Thank you for asking: I’ve got 3 rules.

Three rules every programmer should remember


1. Your best programming should be done before your coding starts.
The more time you spend planning, thinking, researching, the better your eventual code will be.
Coding is exciting and the temptation will be to dive straight in. Resist it.

2. Clever rewards you now; boring rewards you later.


When writing procedures, functions, triggers, producing the code is the interesting work, the clever
work. Commenting, instrumenting and formatting that code is the boring work that you probably do not
want to do. But believe me, when you return a year later to maintain your code you won’t be cooing
over how clever your code is, you’ll be cursing yourself for not commenting enough.

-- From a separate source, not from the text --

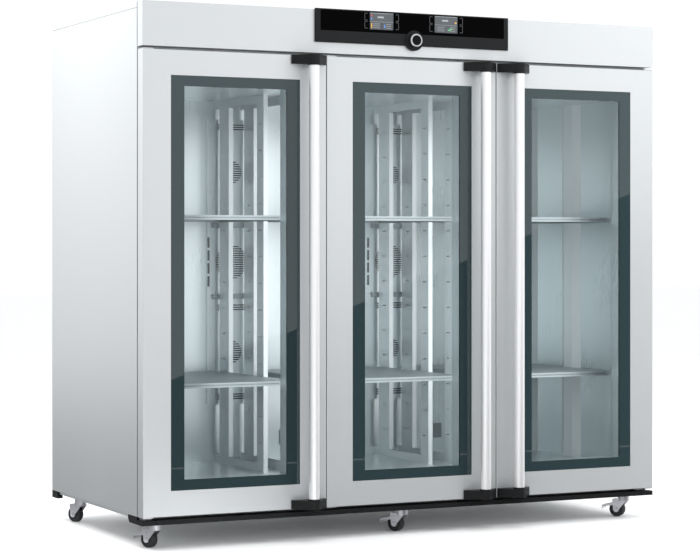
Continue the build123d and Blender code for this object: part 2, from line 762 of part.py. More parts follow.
# The three doors.
for name, centre, hinged in zip(door_names, door_centres, hinge_sides):
    hinge_edge = centre + hinged * door_width / 2
    free_edge = centre - hinged * door_width / 2
    pivot_x = hinge_edge - hinged * pin_from_edge

    with BuildPart() as door_shell:
        with BuildSketch(facing(0)):
            with Locations((centre, door_middle)):
                Rectangle(door_width, door_height)
        extrude(amount=-door_depth)
        fillet(door_shell.faces().sort_by(Axis.Y)[0].edges(), door_edge_radius)
        offset(amount=-sheet, openings=door_shell.faces().sort_by(Axis.Y)[-1])
        with BuildSketch(facing(0)):
            with Locations((centre, window_middle)):
                Rectangle(window_width + 2 * sheet, window_height + 2 * sheet)
        extrude(amount=-window_lip)
        with BuildSketch(facing(0)):
            with Locations((centre, window_middle)):
                Rectangle(window_width, window_height)
        extrude(amount=-window_lip, mode=Mode.SUBTRACT)
        for boss_bottom in (door_bottom, door_top - boss_height):
            with BuildSketch(Plane.XY.offset(boss_bottom)):
                with Locations((hinge_edge - hinged * (boss_width / 2 + 1), front_y + 1 + boss_depth / 2)):
                    Rectangle(boss_width, boss_depth)
            extrude(amount=boss_height)
        for hole_bottom in (door_bottom, door_top - pin_length - hinge_play):
            with BuildSketch(Plane.XY.offset(hole_bottom)):
                with Locations((pivot_x, pivot_y)):
                    Circle(pin_radius + running_play)
            extrude(amount=pin_length + hinge_play, mode=Mode.SUBTRACT)
    save(door_shell, f"{name}_door_shell")

    with BuildPart() as inner_frame:
        with BuildSketch(facing(door_depth - sheet)):
            with Locations((centre, door_middle)):
                Rectangle(door_width - 2 * sheet - 2 * seal_play, door_height - 2 * sheet - 2 * seal_play)
            with Locations((centre, window_middle)):
                Rectangle(plug_width - 2 * sheet, plug_height - 2 * sheet, mode=Mode.SUBTRACT)
        extrude(amount=-sheet)
        with BuildSketch(facing(door_depth - sheet)):
            with Locations((centre, window_middle)):
                Rectangle(plug_width, plug_height)
                Rectangle(plug_width - 2 * sheet, plug_height - 2 * sheet, mode=Mode.SUBTRACT)
        extrude(amount=-(door_reach_inside - door_depth + sheet))
        with BuildSketch(facing(door_reach_inside - sheet)):
            with Locations((centre, window_middle)):
                Rectangle(plug_width, plug_height)
                Rectangle(clear_width, clear_height, mode=Mode.SUBTRACT)
        extrude(amount=-sheet)
        with BuildSketch(facing(pane_recess + pane_thickness)):
            with Locations((centre, window_middle)):
                Rectangle(clear_width + 2 * sheet, clear_height + 2 * sheet)
                Rectangle(clear_width, clear_height, mode=Mode.SUBTRACT)
        extrude(amount=-(door_reach_inside - pane_recess - pane_thickness))
    save(inner_frame, f"{name}_door_inner_frame")

    with BuildPart() as glazing:
        with BuildSketch(facing(pane_recess)):
            with Locations((centre, window_middle)):
                Rectangle(window_width - 2 * pane_edge_play, window_height - 2 * pane_edge_play)
        extrude(amount=-pane_thickness)
        with BuildSketch(facing(door_reach_inside - pane_thickness - sheet)):
            with Locations((centre, window_middle)):
                Rectangle(clear_width - 2 * seal_play, clear_height - 2 * seal_play)
        extrude(amount=-pane_thickness)
    save(glazing, f"{name}_door_glazing")

    with BuildPart() as gasket:
        with BuildSketch(facing(door_depth)):
            with Locations((centre, window_middle)):
                Rectangle(gasket_outer_width, gasket_outer_height)
                Rectangle(
                    gasket_outer_width - 2 * gasket_width,
                    gasket_outer_height - 2 * gasket_width,
                    mode=Mode.SUBTRACT,
                )
        extrude(amount=-(body_gap - seal_play))
    save(gasket, f"{name}_door_gasket")

    bar_x = free_edge + hinged * bar_from_edge
    bar_y = front_y - bar_standoff
    with BuildPart() as handle_bar:
        with BuildSketch(Plane.XY.offset(door_bottom + bar_end_cover)):
            with Locations((bar_x, bar_y)):
                Circle(bar_radius)
                Circle(bar_radius - bar_wall, mode=Mode.SUBTRACT)
        extrude(amount=door_height - 2 * bar_end_cover)
    save(handle_bar, f"{name}_door_handle_bar")

    with BuildPart() as handle_ends:
        for low, nose_low, bore_low in (
            (door_bottom, door_bottom, door_bottom + bar_end_cover),
            (door_top - end_height, door_top - nose_height, door_top - nose_height),
        ):
            with BuildSketch(Plane.XY.offset(low)):
                with Locations((bar_x, front_y - end_foot / 2)):
                    Rectangle(end_width, end_foot)
                with Locations((bar_x, bar_y)):
                    Circle(nose_radius)
                make_hull()
            extrude(amount=end_height)
            with BuildSketch(Plane.XY.offset(nose_low)):
                with Locations((bar_x, bar_y)):
                    Circle(nose_radius)
            extrude(amount=nose_height)
            with BuildSketch(Plane.XY.offset(bore_low)):
                with Locations((bar_x, bar_y)):
                    Circle(bar_radius + bar_seat_play)
            extrude(amount=nose_height - bar_end_cover, mode=Mode.SUBTRACT)
    save(handle_ends, f"{name}_door_handle_ends")

# The castors: plates under the tray, and for each a fork, a wheel and, at the front, a brake.
castor_columns = [-half_width + castor_side_inset, 0.0, half_width - castor_side_inset]
column_names = ["left", "middle", "right"]
castor_rows = [("front", front_y + castor_front_y), ("rear", front_y + castor_rear_y)]
castor_headings = {"left": (-0.48, 0.88), "middle": (-0.55, 0.84), "right": (-0.62, 0.78)}
with BuildPart() as castor_plates:
    for row_name, row_y in castor_rows:
        for x in castor_columns:
            with BuildSketch(Plane.XY.offset(base_bottom - plate_thickness)):
                with Locations((x, row_y)):
                    RectangleRounded(plate_width, plate_length, 8)
                    with GridLocations(plate_width - 24, plate_length - 24, 2, 2):
                        Circle(plate_bolt_radius, mode=Mode.SUBTRACT)
            extrude(amount=plate_thickness)
            with BuildSketch(Plane.XY.offset(race_bottom)):
                with Locations((x, row_y)):
                    Circle(race_radius)
            extrude(amount=base_bottom - plate_thickness - race_bottom)
            with BuildSketch(Plane.XY.offset(race_bottom)):
                with Locations((x, row_y)):
                    Circle(kingpin_radius + running_play)
            extrude(amount=base_bottom - race_bottom, mode=Mode.SUBTRACT)
save(castor_plates, "castor_plates")

leg_offset = wheel_width / 2 + leg_play
leg_outer = leg_offset + leg_thickness
leg_foot_radius = 12.0
leg_head = 16.0
brake_x = castor_trail
brake_z = 53.0
brake_eye = 6.0
ear_inner = leg_outer + brake_play
ear_outer = ear_inner + leg_thickness
pedal_start = brake_x + 36.0
pedal_end = brake_x + 58.0
pedal_top = 45.0
pedal_lip = 14.0
for row_name, row_y in castor_rows:
    for column, x in zip(column_names, castor_columns):
        heading = castor_headings[column]
        ground = Plane(origin=(x, row_y, 0), x_dir=(heading[0], heading[1], 0), z_dir=(0, 0, 1))
        upright = Plane(origin=(x, row_y, 0), x_dir=ground.x_dir, z_dir=-ground.y_dir)
        braked = row_name == "front"

        with BuildPart() as fork:
            with BuildSketch(ground.offset(crown_top - crown_thickness)):
                Circle(race_radius)
                with Locations((castor_trail / 2, 0)):
                    Rectangle(castor_trail + 2 * leg_head, 2 * leg_outer)
            extrude(amount=crown_thickness)
            with BuildSketch(ground.offset(crown_top)):
                Circle(kingpin_radius)
            extrude(amount=base_bottom - plate_thickness / 2 - crown_top)
            for inner in (leg_offset, -leg_outer):
                with BuildSketch(upright.offset(inner)):
                    with BuildLine():
                        Polyline(
                            (-leg_head, crown_top - crown_thickness),
                            (castor_trail - leg_foot_radius, wheel_radius),
                            (castor_trail + leg_foot_radius, wheel_radius),
                            (castor_trail + leg_head, crown_top - crown_thickness),
                            close=True,
                        )
                    make_face()
                    with Locations((castor_trail, wheel_radius)):
                        Circle(leg_foot_radius)
                extrude(amount=leg_thickness)
            with BuildSketch(upright.offset(-leg_outer)):
                with Locations((castor_trail, wheel_radius)):
                    Circle(axle_radius)
            extrude(amount=2 * leg_outer)
            if braked:
                for pin_start in (leg_outer, -ear_outer):
                    with BuildSketch(upright.offset(pin_start)):
                        with Locations((brake_x, brake_z)):
                            Circle(brake_pin_radius)
                    extrude(amount=ear_outer - leg_outer)
        save(fork, f"castor_{row_name}_{column}_fork")

        with BuildPart() as wheel:
            with BuildSketch(upright.offset(-wheel_width / 2)):
                with Locations((castor_trail, wheel_radius)):
                    Circle(wheel_radius)
            extrude(amount=wheel_width)
            chamfer(wheel.edges().filter_by(GeomType.CIRCLE), 3)
            for side in (-1, 1):
                with BuildSketch(upright.offset(side * wheel_width / 2)):
                    with Locations((castor_trail, wheel_radius)):
                        Circle(wheel_radius - wheel_tread)
                        Circle(wheel_hub_radius, mode=Mode.SUBTRACT)
                extrude(amount=-side * wheel_dish, mode=Mode.SUBTRACT)
            with BuildSketch(upright.offset(-wheel_width / 2)):
                with Locations((castor_trail, wheel_radius)):
                    Circle(axle_radius + running_play)
            extrude(amount=wheel_width, mode=Mode.SUBTRACT)
        save(wheel, f"castor_{row_name}_{column}_wheel")

        if braked:
            with BuildPart() as brake:
                for ear in (ear_inner, -ear_outer):
                    with BuildSketch(upright.offset(ear)):
                        with BuildLine():
                            Polyline(
                                (brake_x, brake_z - brake_eye),
                                (pedal_end, pedal_top - 2 * leg_thickness),
                                (pedal_end, pedal_top),
                                (brake_x, brake_z + brake_eye),
                                close=True,
                            )
                        make_face()
                        with Locations((brake_x, brake_z)):
                            Circle(brake_eye)
                            Circle(brake_pin_radius + running_play, mode=Mode.SUBTRACT)
                    extrude(amount=leg_thickness)
                with BuildSketch(upright.offset(-ear_outer)):
                    with BuildLine():
                        Polyline(
                            (pedal_start, pedal_top - leg_thickness),
                            (pedal_end - leg_thickness, pedal_top - leg_thickness),
                            (pedal_end - leg_thickness, pedal_top - pedal_lip),
                            (pedal_end, pedal_top - pedal_lip),
                            (pedal_end, pedal_top),
                            (pedal_start, pedal_top),
                            close=True,
                        )
                    make_face()
                extrude(amount=2 * ear_outer)
            save(brake, f"castor_{row_name}_{column}_brake")
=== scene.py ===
# %% [markdown]
# A wide test chamber with three glass doors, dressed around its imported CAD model.
# The CAD already has every panel, shelf, hinge and castor at its real size, so most of the
# work here is on finishes and light. Small fittings that are too fine for the CAD, such as
# screws and the marks on the displays, are modelled as pieces that ride on its bodies.
# All lengths are in metres, and the front of the chamber faces -Y.

# %% The frame and its box
import json
import math

import bmesh
import bpy
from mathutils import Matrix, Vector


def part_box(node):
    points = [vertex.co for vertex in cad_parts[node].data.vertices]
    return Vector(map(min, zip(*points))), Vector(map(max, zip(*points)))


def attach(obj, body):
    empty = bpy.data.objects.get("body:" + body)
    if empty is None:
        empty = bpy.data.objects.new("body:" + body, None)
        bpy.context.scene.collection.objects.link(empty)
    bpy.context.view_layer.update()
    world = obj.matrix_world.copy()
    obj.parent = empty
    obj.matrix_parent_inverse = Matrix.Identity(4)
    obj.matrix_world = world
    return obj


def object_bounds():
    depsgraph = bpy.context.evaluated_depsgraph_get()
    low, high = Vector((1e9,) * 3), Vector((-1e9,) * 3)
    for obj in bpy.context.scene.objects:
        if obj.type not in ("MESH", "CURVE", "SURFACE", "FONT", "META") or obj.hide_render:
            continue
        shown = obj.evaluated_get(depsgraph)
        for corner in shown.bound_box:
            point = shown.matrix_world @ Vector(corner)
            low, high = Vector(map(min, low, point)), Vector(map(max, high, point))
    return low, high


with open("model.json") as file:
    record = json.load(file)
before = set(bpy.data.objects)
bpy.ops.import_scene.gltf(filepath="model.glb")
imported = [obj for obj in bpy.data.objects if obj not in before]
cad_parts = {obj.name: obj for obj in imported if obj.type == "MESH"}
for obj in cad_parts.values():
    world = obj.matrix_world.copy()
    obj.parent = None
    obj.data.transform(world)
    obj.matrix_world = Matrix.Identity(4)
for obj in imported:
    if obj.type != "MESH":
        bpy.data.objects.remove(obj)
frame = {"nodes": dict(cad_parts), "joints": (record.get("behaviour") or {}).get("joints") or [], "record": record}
cad_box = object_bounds()
nodes = frame["nodes"]
low, high = cad_box
print("CAD box", [round(c, 3) for c in low], [round(c, 3) for c in high])

# %% [markdown]
# Shader maths reads best as sums. A wire is one output socket, and adding, scaling or
# comparing wires adds the Math nodes that do it. A finish is one material, with a method
# that adds any other node from its type, its settings and the values of its sockets.


# %% Wires and finishes
class Wire:
    """An output socket that takes part in sums."""

    def __init__(self, finish, socket):
        self.finish = finish
        self.socket = socket

    def _math(self, operation, *values):
        return self.finish.add("ShaderNodeMath", {"operation": operation}, *values)

    def __add__(self, other):
        return self._math("ADD", self, other)

    def __sub__(self, other):
        return self._math("SUBTRACT", self, other)

    def __rsub__(self, other):
        return self._math("SUBTRACT", other, self)

    def __mul__(self, other):
        return self._math("MULTIPLY", self, other)

    def __truediv__(self, other):
        return self._math("DIVIDE", self, other)

    def __abs__(self):
        return self._math("ABSOLUTE", self)

    def __gt__(self, other):
        return self._math("GREATER_THAN", self, other)

    def either(self, other):
        return self._math("MAXIMUM", self, other)

    def wave(self, pitch):
        """Runs from 0 to 1 and back once in each pitch."""
        return self._math("PINGPONG", self / pitch, 0.5) * 2

    __radd__ = __add__
    __rmul__ = __mul__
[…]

3. Cleverer is not necessarily better.


Or, as my computer programming lecturer once said: never write one line of code where you can write
two.

PL/SQL is a beautiful language and, with each release, Oracle buttress it with new functionality and
clever ways to do stuff. But I would advise against being seduced by the clever new function that
you’ve just learned unless it is definitely more efficient and as easy to understand as what it is
replacing. The two things we always strive for with our code must be efficiency and legibility. For
example, at work, I rarely use the NULLIF function because my colleagues are not all that familiar
with it (and I need them to be able to maintain my code); instead I would use a much longer case
statement. Not necessarily as clever, but definitely better.

Conclusion
And those, my friend, are the foundations of Oracle database programming from tables through SQL
all the way to PL/SQL. As I have said often, there is more to know, but everything new you learn will
be no more than an extension to the lessons in these 8 chapters. And that’s exciting.

So let's end this book the same way we begun; with these words:

An expert, a wise man once said, is someone who uses big words and acronyms where simple
phrases would do just as nicely. So stand back and listen to this: Database, Relational
Database, DBMS, RDBMS, SQL, Sub-queries, normalization.

Sounds like you're now an expert, my friend.